The police have always maintained he is not a terrorist. Ever get the feeling something doesn’t feel right?

Perhaps more shockingly, the killer was reportedly referred three times to Prevent, the Government’s scheme to stop terrorist violence.

According to The Guardian: “His behaviour, including his apparent interest in violence, was assessed by Prevent as potentially concerning. But he was deemed not to be motivated by a terrorist ideology or pose a terrorist danger and was therefore not considered suitable for the counter-radicalisation scheme.”

How? How is the production of ricin not a terrorist red flag? Why is ownership of an Al Qaeda manual not a red flag?

The internet is of course ablaze with outrage and conspiracy right now. But for once, I think I’m with it.

Of course a bunch of violent racists who descended on Southport following the murders sparked riots nationwide. 

Mosques were targeted in Hartlepool and Liverpool, and there were 32 protests in 24 towns and cities in the seven days.

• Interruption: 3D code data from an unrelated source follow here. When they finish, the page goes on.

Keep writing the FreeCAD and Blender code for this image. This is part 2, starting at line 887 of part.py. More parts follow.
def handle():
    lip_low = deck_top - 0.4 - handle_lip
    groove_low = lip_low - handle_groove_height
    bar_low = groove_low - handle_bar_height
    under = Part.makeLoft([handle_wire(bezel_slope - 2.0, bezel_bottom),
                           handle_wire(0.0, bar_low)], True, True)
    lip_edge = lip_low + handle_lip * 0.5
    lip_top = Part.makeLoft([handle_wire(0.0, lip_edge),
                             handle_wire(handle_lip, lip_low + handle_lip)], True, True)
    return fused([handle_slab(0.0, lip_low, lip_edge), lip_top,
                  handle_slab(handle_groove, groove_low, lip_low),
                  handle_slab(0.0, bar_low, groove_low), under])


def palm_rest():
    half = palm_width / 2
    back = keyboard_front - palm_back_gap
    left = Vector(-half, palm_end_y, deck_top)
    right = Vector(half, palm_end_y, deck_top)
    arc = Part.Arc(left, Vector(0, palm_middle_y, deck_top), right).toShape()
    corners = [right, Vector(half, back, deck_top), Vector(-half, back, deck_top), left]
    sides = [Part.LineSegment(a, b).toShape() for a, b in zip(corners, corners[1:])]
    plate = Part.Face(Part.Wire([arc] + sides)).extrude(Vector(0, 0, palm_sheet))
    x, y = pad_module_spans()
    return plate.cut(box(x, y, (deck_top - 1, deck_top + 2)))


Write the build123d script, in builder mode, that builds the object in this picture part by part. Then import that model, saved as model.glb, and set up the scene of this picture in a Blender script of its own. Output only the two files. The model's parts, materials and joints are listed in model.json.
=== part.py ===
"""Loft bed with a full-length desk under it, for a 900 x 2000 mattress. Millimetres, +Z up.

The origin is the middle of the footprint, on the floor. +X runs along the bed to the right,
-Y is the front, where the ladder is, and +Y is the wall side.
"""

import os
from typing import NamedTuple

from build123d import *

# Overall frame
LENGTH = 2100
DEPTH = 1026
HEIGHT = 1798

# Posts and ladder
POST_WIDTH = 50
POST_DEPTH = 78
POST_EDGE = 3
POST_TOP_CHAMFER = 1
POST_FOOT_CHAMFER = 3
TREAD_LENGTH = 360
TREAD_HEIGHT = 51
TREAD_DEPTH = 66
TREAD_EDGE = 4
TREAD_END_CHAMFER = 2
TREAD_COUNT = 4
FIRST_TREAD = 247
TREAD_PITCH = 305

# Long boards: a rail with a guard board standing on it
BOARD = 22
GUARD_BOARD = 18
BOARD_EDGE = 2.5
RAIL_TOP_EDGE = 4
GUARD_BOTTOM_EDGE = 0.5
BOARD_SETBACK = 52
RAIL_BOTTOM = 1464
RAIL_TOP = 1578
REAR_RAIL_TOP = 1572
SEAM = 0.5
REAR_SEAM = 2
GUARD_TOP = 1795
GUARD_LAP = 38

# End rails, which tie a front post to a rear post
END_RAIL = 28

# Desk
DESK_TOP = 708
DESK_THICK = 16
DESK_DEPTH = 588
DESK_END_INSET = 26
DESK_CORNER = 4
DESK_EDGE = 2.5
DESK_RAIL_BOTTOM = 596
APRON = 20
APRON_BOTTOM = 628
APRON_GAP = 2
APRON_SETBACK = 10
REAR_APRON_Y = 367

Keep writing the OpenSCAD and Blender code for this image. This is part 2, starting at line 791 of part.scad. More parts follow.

The protests were based, we were told, on false information.

Rudakubana was not a migrant, he was British. He was not a Muslim, he was not a terrorist, he was not a radical.

That wasn’t quite actually all true, was it? The whole truth was being hidden from us.

And the whole thing stinks of the same police and politician complicity as the rape gangs scandal.

Just tell us the bloody truth. It’s a democracy, we’re grown-ups, we’ll deal with whatever it is.

The lies will always, always be worse.

Of course, a court case expected to run for weeks was today truncated to 15 minutes as the killer admitted his guilt.

And perhaps the true facts would have emerged from the evidence – evidence we will now never hear.

I feel like I am writing this every day, but there have been immediate calls for a public inquiry.

And there are so many questions that need answering here. How did he become radicalised? How did Prevent miss it? Were the police covering up the truth? 

The anger is palpable, the mistakes, once again, legion.

The tragic truth is, of course, none of this will bring those three beautiful little girls back.

But, as the deputy chief prosecutor for Mersey and Cheshire walked away after addressing the press outside court, a disembodied voice said: “The angels will live on.”

A deep inquiry into what went so badly wrong is perhaps one way they will do that.